Recorded data »
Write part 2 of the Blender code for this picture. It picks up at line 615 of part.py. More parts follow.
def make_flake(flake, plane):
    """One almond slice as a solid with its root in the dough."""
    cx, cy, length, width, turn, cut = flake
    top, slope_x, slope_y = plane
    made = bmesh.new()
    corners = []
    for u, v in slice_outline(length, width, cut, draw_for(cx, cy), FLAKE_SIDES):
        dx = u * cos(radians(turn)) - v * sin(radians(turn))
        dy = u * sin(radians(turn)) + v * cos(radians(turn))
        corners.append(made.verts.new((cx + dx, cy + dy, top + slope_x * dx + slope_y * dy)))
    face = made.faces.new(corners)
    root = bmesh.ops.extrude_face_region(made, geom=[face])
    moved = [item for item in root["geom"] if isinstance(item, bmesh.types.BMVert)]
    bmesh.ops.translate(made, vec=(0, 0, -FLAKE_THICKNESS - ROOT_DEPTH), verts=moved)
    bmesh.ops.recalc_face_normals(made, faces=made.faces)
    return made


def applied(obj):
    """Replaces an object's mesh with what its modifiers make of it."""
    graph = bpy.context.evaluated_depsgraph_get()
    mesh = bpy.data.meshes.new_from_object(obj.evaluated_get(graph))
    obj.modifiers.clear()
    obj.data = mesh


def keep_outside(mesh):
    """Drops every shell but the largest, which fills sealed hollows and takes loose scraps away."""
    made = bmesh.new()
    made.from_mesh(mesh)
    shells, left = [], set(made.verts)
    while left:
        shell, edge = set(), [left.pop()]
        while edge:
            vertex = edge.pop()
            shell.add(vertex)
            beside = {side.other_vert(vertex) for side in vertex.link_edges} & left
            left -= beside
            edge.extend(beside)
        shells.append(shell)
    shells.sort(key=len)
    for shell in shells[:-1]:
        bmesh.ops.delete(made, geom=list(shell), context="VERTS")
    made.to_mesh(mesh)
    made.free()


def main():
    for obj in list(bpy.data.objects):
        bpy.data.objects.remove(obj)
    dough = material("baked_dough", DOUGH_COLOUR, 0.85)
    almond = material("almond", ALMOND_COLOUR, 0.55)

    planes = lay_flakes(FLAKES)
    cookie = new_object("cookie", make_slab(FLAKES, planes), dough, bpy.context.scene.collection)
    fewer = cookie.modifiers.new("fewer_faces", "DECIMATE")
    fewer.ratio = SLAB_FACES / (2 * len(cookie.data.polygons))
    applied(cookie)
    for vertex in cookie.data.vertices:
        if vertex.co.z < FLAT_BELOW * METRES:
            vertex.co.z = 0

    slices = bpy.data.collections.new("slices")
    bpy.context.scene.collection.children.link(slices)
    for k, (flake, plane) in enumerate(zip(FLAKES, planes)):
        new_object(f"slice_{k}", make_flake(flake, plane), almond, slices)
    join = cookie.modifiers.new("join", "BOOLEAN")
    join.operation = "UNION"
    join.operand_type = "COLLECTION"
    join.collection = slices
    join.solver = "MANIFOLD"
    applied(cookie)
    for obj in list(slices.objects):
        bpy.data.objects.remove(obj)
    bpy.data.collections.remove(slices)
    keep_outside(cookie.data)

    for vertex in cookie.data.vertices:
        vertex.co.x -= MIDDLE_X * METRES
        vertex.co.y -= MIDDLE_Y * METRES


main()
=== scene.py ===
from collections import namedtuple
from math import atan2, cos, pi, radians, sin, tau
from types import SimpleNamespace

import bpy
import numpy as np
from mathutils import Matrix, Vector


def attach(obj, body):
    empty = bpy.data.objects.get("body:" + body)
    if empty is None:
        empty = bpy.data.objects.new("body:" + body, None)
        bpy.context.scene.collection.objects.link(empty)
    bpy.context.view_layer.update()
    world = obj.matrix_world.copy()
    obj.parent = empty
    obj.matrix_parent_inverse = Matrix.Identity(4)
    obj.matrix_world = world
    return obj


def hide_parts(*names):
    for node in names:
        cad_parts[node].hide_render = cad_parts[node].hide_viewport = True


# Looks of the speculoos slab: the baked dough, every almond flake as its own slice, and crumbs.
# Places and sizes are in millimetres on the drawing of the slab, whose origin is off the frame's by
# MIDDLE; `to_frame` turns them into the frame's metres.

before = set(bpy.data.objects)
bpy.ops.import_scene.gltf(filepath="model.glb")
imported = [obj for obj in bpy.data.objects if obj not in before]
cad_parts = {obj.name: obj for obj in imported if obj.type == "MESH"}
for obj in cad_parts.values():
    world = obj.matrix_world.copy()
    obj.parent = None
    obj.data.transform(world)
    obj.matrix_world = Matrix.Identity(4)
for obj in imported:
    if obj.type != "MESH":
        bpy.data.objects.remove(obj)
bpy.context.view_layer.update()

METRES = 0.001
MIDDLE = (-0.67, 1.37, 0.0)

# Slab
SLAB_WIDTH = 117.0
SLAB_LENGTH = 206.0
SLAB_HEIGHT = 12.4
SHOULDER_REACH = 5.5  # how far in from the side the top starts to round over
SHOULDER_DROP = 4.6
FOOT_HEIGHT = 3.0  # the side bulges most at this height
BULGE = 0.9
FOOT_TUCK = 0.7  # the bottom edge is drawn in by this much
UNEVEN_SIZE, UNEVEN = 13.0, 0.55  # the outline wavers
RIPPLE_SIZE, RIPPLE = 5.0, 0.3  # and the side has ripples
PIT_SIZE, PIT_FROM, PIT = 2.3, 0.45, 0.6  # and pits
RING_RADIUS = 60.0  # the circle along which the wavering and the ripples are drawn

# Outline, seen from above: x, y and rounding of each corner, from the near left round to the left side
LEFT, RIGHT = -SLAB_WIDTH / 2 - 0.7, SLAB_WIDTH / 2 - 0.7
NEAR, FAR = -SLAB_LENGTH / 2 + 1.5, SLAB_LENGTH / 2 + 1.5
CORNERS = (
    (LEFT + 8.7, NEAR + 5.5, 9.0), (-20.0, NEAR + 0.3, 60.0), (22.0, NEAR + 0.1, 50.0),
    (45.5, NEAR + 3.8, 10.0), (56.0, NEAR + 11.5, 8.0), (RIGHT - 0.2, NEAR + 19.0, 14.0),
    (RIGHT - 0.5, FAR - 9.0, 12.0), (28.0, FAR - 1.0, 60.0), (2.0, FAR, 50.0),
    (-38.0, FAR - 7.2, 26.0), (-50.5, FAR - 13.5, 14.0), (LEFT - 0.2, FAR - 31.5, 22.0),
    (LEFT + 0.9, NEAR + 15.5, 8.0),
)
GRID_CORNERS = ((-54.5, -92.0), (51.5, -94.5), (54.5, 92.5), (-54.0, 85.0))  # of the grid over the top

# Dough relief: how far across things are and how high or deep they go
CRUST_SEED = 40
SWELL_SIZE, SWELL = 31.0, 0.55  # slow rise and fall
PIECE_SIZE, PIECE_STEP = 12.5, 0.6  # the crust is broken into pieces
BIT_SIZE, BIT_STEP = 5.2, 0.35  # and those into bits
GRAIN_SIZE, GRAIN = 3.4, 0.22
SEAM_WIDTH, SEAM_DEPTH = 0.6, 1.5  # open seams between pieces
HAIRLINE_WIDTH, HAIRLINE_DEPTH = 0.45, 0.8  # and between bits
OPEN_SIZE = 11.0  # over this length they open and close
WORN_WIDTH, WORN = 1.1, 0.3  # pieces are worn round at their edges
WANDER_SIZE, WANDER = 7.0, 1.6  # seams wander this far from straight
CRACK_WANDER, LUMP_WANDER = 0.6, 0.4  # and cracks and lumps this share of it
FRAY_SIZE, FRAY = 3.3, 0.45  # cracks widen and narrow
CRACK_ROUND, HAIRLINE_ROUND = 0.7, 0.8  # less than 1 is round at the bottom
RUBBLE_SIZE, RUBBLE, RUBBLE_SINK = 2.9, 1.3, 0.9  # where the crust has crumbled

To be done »
Quote exactly the lines running from the start of the listing above through the line where "obj.data = mesh" is found, and output no other lines.

Task output »
Write part 2 of the Blender code for this picture. It picks up at line 615 of part.py. More parts follow.
def make_flake(flake, plane):
    """One almond slice as a solid with its root in the dough."""
    cx, cy, length, width, turn, cut = flake
    top, slope_x, slope_y = plane
    made = bmesh.new()
    corners = []
    for u, v in slice_outline(length, width, cut, draw_for(cx, cy), FLAKE_SIDES):
        dx = u * cos(radians(turn)) - v * sin(radians(turn))
        dy = u * sin(radians(turn)) + v * cos(radians(turn))
        corners.append(made.verts.new((cx + dx, cy + dy, top + slope_x * dx + slope_y * dy)))
    face = made.faces.new(corners)
    root = bmesh.ops.extrude_face_region(made, geom=[face])
    moved = [item for item in root["geom"] if isinstance(item, bmesh.types.BMVert)]
    bmesh.ops.translate(made, vec=(0, 0, -FLAKE_THICKNESS - ROOT_DEPTH), verts=moved)
    bmesh.ops.recalc_face_normals(made, faces=made.faces)
    return made


def applied(obj):
    """Replaces an object's mesh with what its modifiers make of it."""
    graph = bpy.context.evaluated_depsgraph_get()
    mesh = bpy.data.meshes.new_from_object(obj.evaluated_get(graph))
    obj.modifiers.clear()
    obj.data = mesh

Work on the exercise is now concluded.